When filling a C-suite or executive director role, navigating a sensitive leadership transition, seeking a candidate with a very specific skill set, or operating in a competitive labor market, you should strongly consider engaging in a retained search. Retained search offers senior living organizations a dedicated, relationship-driven, accountable recruiting process that contingency search isn’t designed to — and simply can’t — match. Having this level of commitment to your recruitment and hiring process is vital, especially since executive roles directly affect both resident care and organizational culture.


Ready to start your senior living executive search? Connect with MedBest to learn more about our approach to retained search and how we can support your hiring process from start to finish!

FAQs About Retained Search

What Is the Difference Between Retained and Contingency Search?

Retained search involves an exclusive engagement with one firm, a partial upfront fee, and a dedicated search process. Contingency search involves no upfront fee but also no exclusivity — multiple recruiters may work the role simultaneously, often with less rigorous vetting.

Why Choose Retained Search for Executive Roles?

Executive roles carry higher stakes and require a more thorough search process — including access to passive candidates, deep cultural fit assessment, and a higher level of accountability. Retained search delivers on all three.

How Long Does a Retained Search Take?

Timelines vary depending on the role, location, and organization, but most retained executive searches are completed within 60–90 days. A good senior living search firm will set clear expectations at the start of the engagement.

Is Retained Search Worth the Cost?

When you factor in the cost of a bad hire — lost productivity, staff disruption, re-recruitment fees, and, in senior living, potential impact on resident care — a retained search is typically a sound investment.
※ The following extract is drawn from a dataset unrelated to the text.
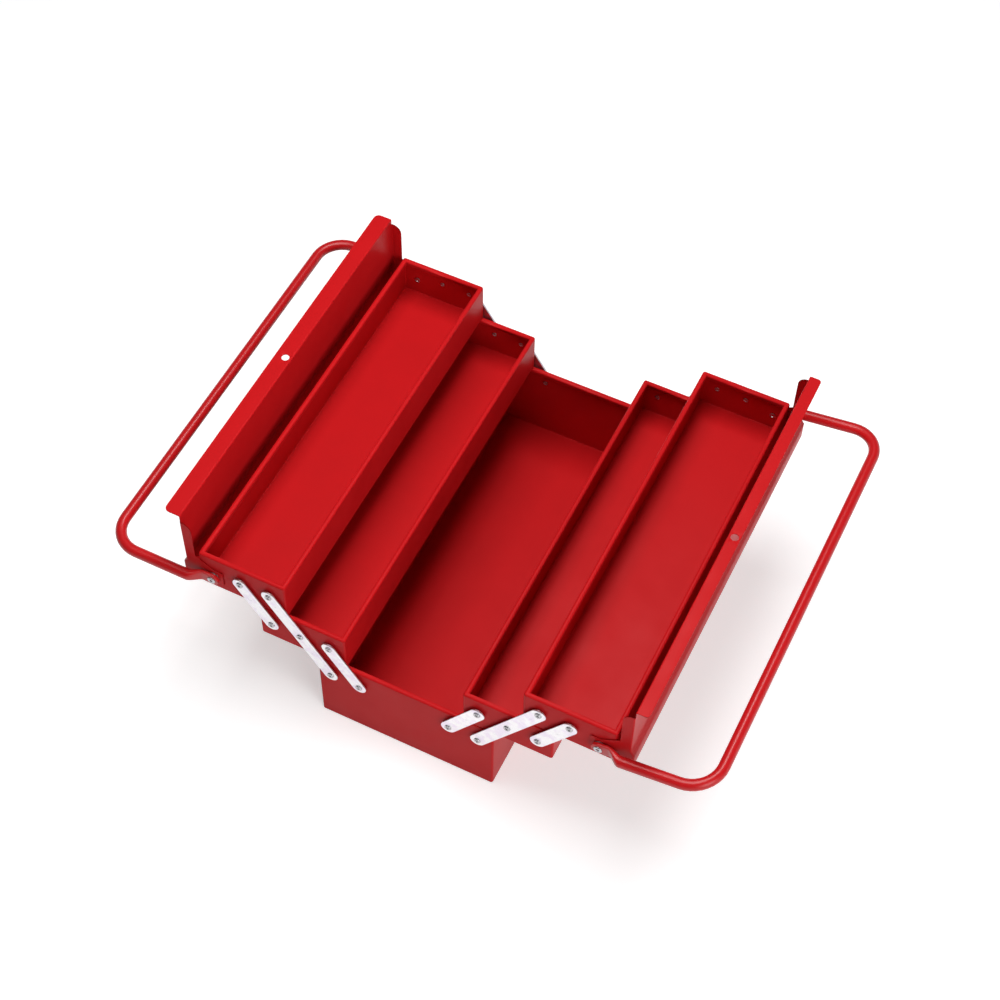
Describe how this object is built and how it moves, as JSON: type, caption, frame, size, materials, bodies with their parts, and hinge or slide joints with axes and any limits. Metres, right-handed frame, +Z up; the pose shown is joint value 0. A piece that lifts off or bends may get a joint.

The goal isn’t just to fill the role; it’s to fill it right.

Can Retained Search Help With Hard-to-Fill Senior Living Roles?

Yes. Retained search is especially well-suited for niche or difficult-to-fill executive roles because it gives recruiters the time, focus, and network access to pursue candidates who aren’t actively on the market.

What Makes MedBest Different as a Retained Search Partner?

MedBest recruiters are former senior living executives — meaning they bring firsthand industry knowledge to every search. That insider perspective shapes how they assess candidates, advise clients, and define what “right fit” looks like in this space.